King Gizzard & The Lizard Wizard are chameleons of genre and style. Since forming in 2010, the band has released eight albums ranging from folksy to psych to hard-rocking, blues-stomping in the vein of Captain Beefheart.

Their newest album, Nonagon Infinity, is an infinitely looping album that captures the group’s live sound with a continuous sonic attack using complex time signatures and high-octane guitar leads. Nonagon Infinity relies on repeating lyrics and musical phrases to tie all nine songs together, as when lead singer Stu Mackenzie repeats the phrase “Nonagon Infinity opens the door” in the first and last tracks.

Of the band’s recordings, Mackenzie considers this to be his favorite, explaining that it represents their live show the best—which listeners in Indianapolis can judge for themselves on May 6, when King Gizzard’s world tour stops at the Hi-Fi.

IM caught up with Mackenzie before the show.

 

What exactly does “Nonagon Infinity” mean?

It was supposed to mean nine songs that last forever, nine parts, nine chapters. Nine segments that all add up to one loop, forever. You could play the record forever.

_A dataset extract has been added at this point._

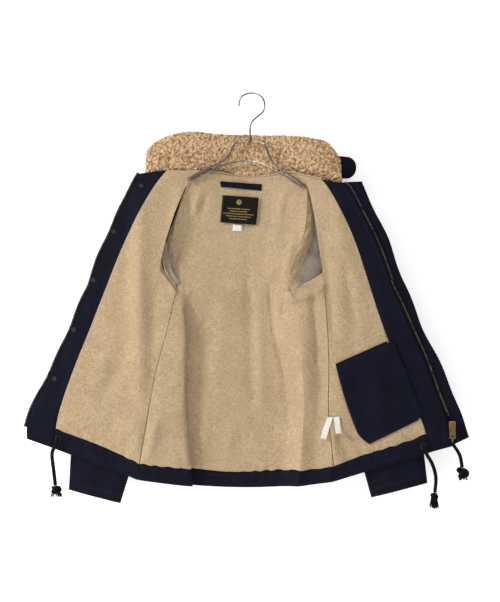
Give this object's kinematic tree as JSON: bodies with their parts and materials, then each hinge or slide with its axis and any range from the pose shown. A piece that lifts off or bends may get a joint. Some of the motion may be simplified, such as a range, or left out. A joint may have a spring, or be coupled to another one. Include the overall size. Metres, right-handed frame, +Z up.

What made you decide to create an infinitely looping record?

I think it was originally just a record that was like a suite, you know? Every song was just a chapter, and it all linked. There were nine songs, nine chapters of the same story arc. While we were working on it, we realized that the final track actually needed to link back to the first track for it to make perfect sense. It was really kind of a snowball of that kind of idea.

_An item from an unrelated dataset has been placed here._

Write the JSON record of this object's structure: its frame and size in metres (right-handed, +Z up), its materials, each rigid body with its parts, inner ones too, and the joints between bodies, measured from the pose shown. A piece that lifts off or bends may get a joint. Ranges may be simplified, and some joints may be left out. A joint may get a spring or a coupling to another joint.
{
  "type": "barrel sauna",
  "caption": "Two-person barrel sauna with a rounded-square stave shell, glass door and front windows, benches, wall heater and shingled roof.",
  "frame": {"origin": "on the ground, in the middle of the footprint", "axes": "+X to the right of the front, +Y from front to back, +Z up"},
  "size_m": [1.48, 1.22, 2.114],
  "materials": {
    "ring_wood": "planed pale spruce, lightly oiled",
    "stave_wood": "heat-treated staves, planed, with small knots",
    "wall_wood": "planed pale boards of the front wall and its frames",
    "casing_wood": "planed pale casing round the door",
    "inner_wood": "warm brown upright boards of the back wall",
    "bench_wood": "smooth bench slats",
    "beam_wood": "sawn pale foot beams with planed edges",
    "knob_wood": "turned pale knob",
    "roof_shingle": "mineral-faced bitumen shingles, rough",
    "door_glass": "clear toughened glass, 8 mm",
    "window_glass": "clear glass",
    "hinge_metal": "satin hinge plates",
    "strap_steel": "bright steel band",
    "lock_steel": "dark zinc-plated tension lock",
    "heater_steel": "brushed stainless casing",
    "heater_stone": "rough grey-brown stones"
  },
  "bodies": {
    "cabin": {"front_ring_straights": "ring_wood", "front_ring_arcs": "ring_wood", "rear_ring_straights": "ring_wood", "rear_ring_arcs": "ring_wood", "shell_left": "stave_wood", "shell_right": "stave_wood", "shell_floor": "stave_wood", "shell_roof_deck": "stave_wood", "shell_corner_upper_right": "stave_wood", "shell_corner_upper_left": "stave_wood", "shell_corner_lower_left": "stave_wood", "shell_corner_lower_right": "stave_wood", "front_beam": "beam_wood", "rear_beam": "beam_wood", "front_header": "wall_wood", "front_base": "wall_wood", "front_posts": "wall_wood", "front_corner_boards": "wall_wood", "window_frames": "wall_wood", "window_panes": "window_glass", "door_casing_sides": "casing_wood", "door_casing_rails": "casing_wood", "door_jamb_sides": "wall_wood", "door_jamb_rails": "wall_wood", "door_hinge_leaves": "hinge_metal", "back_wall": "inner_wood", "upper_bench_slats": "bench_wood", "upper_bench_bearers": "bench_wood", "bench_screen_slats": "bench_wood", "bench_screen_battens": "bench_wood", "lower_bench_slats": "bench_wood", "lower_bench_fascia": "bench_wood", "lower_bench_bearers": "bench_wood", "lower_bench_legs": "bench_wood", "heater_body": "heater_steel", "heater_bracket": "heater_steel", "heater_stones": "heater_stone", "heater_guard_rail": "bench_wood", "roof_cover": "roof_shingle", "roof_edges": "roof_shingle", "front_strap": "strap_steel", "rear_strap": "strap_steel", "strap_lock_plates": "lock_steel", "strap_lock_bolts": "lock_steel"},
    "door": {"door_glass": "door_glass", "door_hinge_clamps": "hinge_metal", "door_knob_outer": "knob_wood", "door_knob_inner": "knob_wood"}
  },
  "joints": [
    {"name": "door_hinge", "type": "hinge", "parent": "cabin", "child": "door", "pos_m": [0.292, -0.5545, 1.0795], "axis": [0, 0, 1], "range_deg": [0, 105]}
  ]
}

What was the hardest part of keeping it looping?

It was just kind of conceptualizing it and rehearsing it. We’re not super highly trained musicians or anything. Some of the songs are pretty challenging. Just kind of learning them and working out all the different time signatures were pretty challenging for us. It was a lot of conceptualizing how they would all make sense as a whole. Before we had even recorded anything, it was a pretty challenging record to put together.

What made you change from the folksy sound of your earlier album Paper Mache Day Dream to hard-rocking Nonagon Infinity?

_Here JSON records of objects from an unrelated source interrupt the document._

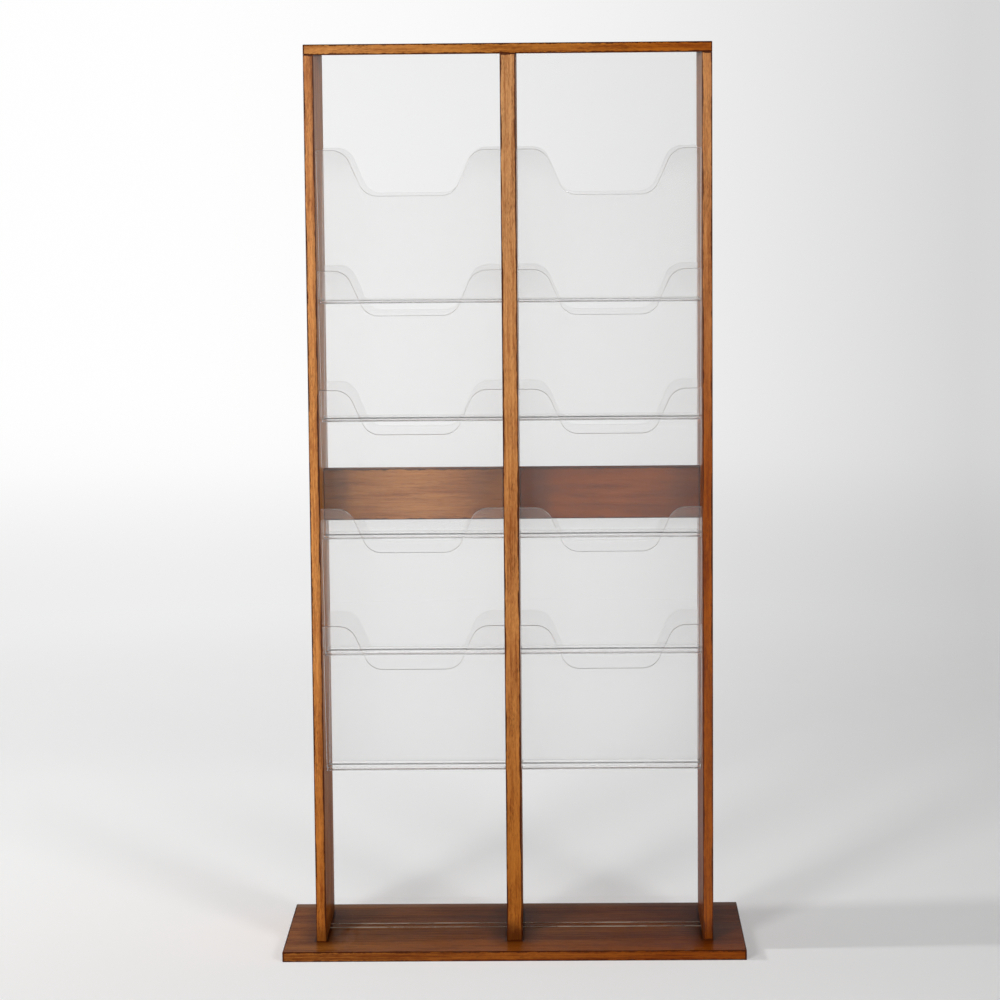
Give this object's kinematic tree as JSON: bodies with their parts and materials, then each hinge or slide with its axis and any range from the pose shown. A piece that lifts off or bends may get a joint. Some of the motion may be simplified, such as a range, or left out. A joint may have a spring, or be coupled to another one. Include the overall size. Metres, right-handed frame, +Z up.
{
  "type": "periodical display rack",
  "caption": "Free-standing two-sided hardwood rack with bays of clear, notched pockets that hold magazines upright.",
  "frame": {"origin": "centre of the base plate's underside", "axes": "+X to the right seen from the front, +Y from the front to the rear, +Z up"},
  "size_m": [0.816, 0.355, 1.6],
  "materials": {
    "stained_hardwood": "varnished red-brown stain, satin on the uprights and glossier on the base",
    "clear_acrylic": "clear, polished, with bright cut edges",
    "beech_dowel": "bare, unfinished",
    "zinc_plated_steel": "dull zinc plate"
  },
  "bodies": {
    "root": {"base_plate": "stained_hardwood", "left_upright": "stained_hardwood", "centre_upright": "stained_hardwood", "right_upright": "stained_hardwood", "top_rail": "stained_hardwood", "left_cross_rail": "stained_hardwood", "right_cross_rail": "stained_hardwood", "front_left_sheet": "clear_acrylic", "rear_left_sheet": "clear_acrylic", "front_right_sheet": "clear_acrylic", "rear_right_sheet": "clear_acrylic", "front_left_pocket_1": "clear_acrylic", "front_left_pocket_2": "clear_acrylic", "front_left_pocket_3": "clear_acrylic", "front_left_pocket_4": "clear_acrylic", "front_left_pocket_5": "clear_acrylic", "rear_left_pocket_1": "clear_acrylic", "rear_left_pocket_2": "clear_acrylic", "rear_left_pocket_3": "clear_acrylic", "rear_left_pocket_4": "clear_acrylic", "rear_left_pocket_5": "clear_acrylic", "front_right_pocket_1": "clear_acrylic", "front_right_pocket_2": "clear_acrylic", "front_right_pocket_3": "clear_acrylic", "front_right_pocket_4": "clear_acrylic", "front_right_pocket_5": "clear_acrylic", "rear_right_pocket_1": "clear_acrylic", "rear_right_pocket_2": "clear_acrylic", "rear_right_pocket_3": "clear_acrylic", "rear_right_pocket_4": "clear_acrylic", "rear_right_pocket_5": "clear_acrylic", "top_dowels": "beech_dowel", "outer_rail_dowels": "beech_dowel", "centre_rail_dowels": "beech_dowel", "base_screws": "zinc_plated_steel"}
  },
  "joints": []
}
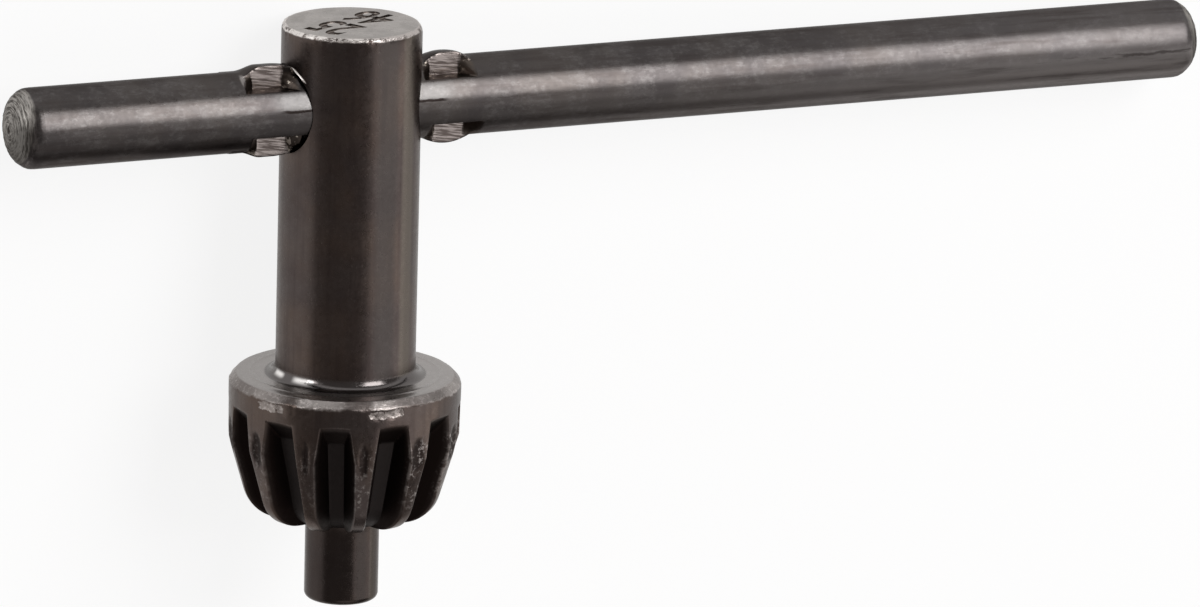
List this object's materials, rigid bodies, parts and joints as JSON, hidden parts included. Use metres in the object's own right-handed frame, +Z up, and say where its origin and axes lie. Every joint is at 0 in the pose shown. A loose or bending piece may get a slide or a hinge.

We mostly finished this record before we started on Paper Mache, so this record had been one that we had been working on for over a year and a half. This record was supposed to come out before Paper Mache, but we just needed a break from it. We needed the songs to keep evolving. This record is more a representation of us and our live show than anything that we’d ever done before. To me, Paper Mache is the odd one out—not to say I’m not proud of it as a record. I think this is the one that kind of represents the band most strongly in my opinion.

How were you able to capture such an energetic, live-sounding album?

We recorded live as much as possible. It was done mostly in New York over four days. Mostly, we tried to get the take there live with the seven of us. That was the challenge, to try to not piece it together and overdub, but try to actually play this thing. We didn’t record it in one take or anything. We could if we wanted to, but a lot of sections were improvised. We recorded it piece by piece. We would play the start of the next song after the end of one and cross fade it. It was actually really simple. It was mostly in the live performance, which is why it probably maintains that energy.

Have you performed the entire album on stage yet?

Not just yet. We will definitely do it, but we haven’t played together in a while, and we need time to practice. It’s funny, being on tour all the time, because you don’t always have time to practice, which seems kind of counterintuitive. We’ve been playing a lot of the songs live but not as a whole suite yet.

What can we expect to see with your stage show?

Nonagon is probably the closest representation of what the show is like. There will be a lot of those songs and a mix from everything else. We always wing it and see what will work on that particular night.

Nonagon Infinity is probably my favorite King Gizzard record so far.

Excellent. It’s mine too. It’s definitely the one that was thought-about the most. It was given the most love. It was the most realized record.